[Task details]
Reproduce, exactly and in full, only the lines below from the one containing "addPiece(group, 'fish_body', toGeometry(carved), WOOD_PAINTED);" through the one containing "bpy.context.scene.collection.objects.link(empty)".

[Data excerpt]

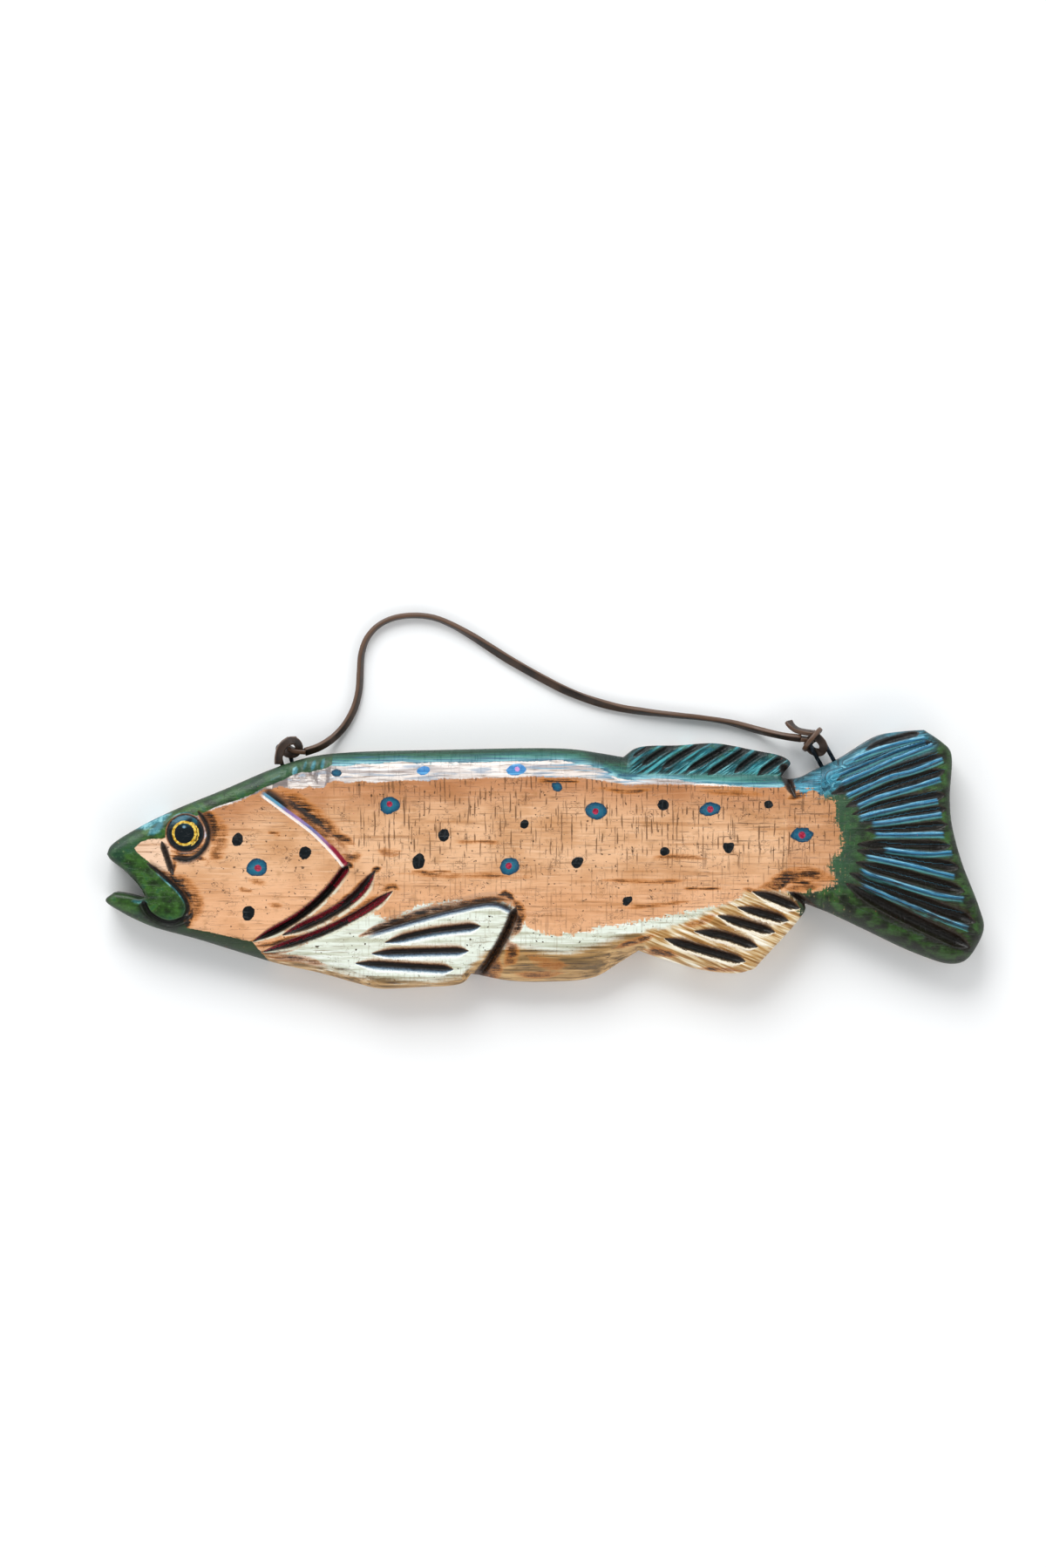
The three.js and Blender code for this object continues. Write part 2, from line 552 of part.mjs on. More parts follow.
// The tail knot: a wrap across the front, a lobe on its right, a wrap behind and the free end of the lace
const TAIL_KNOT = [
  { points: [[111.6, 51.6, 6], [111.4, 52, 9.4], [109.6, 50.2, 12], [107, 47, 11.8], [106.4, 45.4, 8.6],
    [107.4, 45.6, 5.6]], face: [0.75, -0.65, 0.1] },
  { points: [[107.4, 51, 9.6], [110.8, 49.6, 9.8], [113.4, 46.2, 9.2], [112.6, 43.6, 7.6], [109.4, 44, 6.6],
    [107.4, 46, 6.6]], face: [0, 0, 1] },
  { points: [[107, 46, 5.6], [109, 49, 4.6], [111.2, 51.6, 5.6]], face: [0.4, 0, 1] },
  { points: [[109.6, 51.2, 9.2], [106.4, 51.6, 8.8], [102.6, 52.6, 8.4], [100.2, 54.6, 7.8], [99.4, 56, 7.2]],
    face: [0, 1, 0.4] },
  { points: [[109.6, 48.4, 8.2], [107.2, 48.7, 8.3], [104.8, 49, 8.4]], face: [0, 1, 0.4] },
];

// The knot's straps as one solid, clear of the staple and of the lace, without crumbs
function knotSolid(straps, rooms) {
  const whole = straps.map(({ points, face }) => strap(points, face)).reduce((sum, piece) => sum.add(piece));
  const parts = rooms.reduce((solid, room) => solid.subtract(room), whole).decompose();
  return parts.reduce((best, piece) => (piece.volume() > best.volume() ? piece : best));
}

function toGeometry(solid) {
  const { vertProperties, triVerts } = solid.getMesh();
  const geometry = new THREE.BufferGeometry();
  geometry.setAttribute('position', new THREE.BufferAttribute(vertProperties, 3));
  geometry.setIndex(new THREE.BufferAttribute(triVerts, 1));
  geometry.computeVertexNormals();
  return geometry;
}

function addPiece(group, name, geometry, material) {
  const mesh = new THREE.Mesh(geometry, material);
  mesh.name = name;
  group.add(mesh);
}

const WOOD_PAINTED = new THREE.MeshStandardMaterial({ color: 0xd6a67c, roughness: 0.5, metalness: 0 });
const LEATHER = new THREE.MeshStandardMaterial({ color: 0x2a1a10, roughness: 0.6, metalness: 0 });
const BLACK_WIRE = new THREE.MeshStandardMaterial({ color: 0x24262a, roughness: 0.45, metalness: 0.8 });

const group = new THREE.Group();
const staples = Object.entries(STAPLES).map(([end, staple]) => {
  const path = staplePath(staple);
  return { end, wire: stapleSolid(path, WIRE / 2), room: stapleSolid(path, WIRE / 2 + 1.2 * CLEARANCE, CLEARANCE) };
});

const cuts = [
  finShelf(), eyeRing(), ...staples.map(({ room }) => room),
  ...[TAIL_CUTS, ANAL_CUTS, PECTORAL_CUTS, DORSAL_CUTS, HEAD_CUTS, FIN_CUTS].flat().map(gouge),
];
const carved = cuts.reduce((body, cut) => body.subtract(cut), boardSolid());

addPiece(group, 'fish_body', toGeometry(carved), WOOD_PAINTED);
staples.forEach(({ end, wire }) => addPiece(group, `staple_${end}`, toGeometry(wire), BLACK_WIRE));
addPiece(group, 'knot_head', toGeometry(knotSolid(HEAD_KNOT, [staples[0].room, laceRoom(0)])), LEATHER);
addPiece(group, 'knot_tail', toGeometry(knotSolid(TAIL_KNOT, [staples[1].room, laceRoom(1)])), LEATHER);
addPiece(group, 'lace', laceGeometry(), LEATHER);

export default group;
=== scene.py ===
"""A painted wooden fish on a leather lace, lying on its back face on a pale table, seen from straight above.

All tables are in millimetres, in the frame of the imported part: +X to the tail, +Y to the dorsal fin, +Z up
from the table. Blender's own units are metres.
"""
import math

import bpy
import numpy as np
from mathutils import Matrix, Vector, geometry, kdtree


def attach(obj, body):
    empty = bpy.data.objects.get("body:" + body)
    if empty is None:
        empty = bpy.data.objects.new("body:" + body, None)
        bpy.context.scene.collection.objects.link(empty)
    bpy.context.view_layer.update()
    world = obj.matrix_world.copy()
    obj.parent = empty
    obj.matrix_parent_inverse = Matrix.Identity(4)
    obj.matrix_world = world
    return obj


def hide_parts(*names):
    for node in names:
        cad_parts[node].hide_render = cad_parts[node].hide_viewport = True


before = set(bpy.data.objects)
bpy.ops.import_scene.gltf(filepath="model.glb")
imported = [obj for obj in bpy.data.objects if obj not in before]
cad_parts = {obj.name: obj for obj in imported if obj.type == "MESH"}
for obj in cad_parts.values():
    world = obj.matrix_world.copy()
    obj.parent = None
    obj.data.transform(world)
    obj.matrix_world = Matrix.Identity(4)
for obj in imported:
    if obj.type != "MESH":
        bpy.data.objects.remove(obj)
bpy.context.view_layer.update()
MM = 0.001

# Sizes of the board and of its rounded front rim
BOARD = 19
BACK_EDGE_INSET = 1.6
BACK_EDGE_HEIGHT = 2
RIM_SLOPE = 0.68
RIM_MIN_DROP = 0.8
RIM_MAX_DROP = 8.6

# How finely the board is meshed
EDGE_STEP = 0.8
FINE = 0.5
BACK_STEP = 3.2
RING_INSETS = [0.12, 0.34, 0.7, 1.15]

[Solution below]
addPiece(group, 'fish_body', toGeometry(carved), WOOD_PAINTED);
staples.forEach(({ end, wire }) => addPiece(group, `staple_${end}`, toGeometry(wire), BLACK_WIRE));
addPiece(group, 'knot_head', toGeometry(knotSolid(HEAD_KNOT, [staples[0].room, laceRoom(0)])), LEATHER);
addPiece(group, 'knot_tail', toGeometry(knotSolid(TAIL_KNOT, [staples[1].room, laceRoom(1)])), LEATHER);
addPiece(group, 'lace', laceGeometry(), LEATHER);

export default group;
=== scene.py ===
"""A painted wooden fish on a leather lace, lying on its back face on a pale table, seen from straight above.

All tables are in millimetres, in the frame of the imported part: +X to the tail, +Y to the dorsal fin, +Z up
from the table. Blender's own units are metres.
"""
import math

import bpy
import numpy as np
from mathutils import Matrix, Vector, geometry, kdtree


def attach(obj, body):
    empty = bpy.data.objects.get("body:" + body)
    if empty is None:
        empty = bpy.data.objects.new("body:" + body, None)
        bpy.context.scene.collection.objects.link(empty)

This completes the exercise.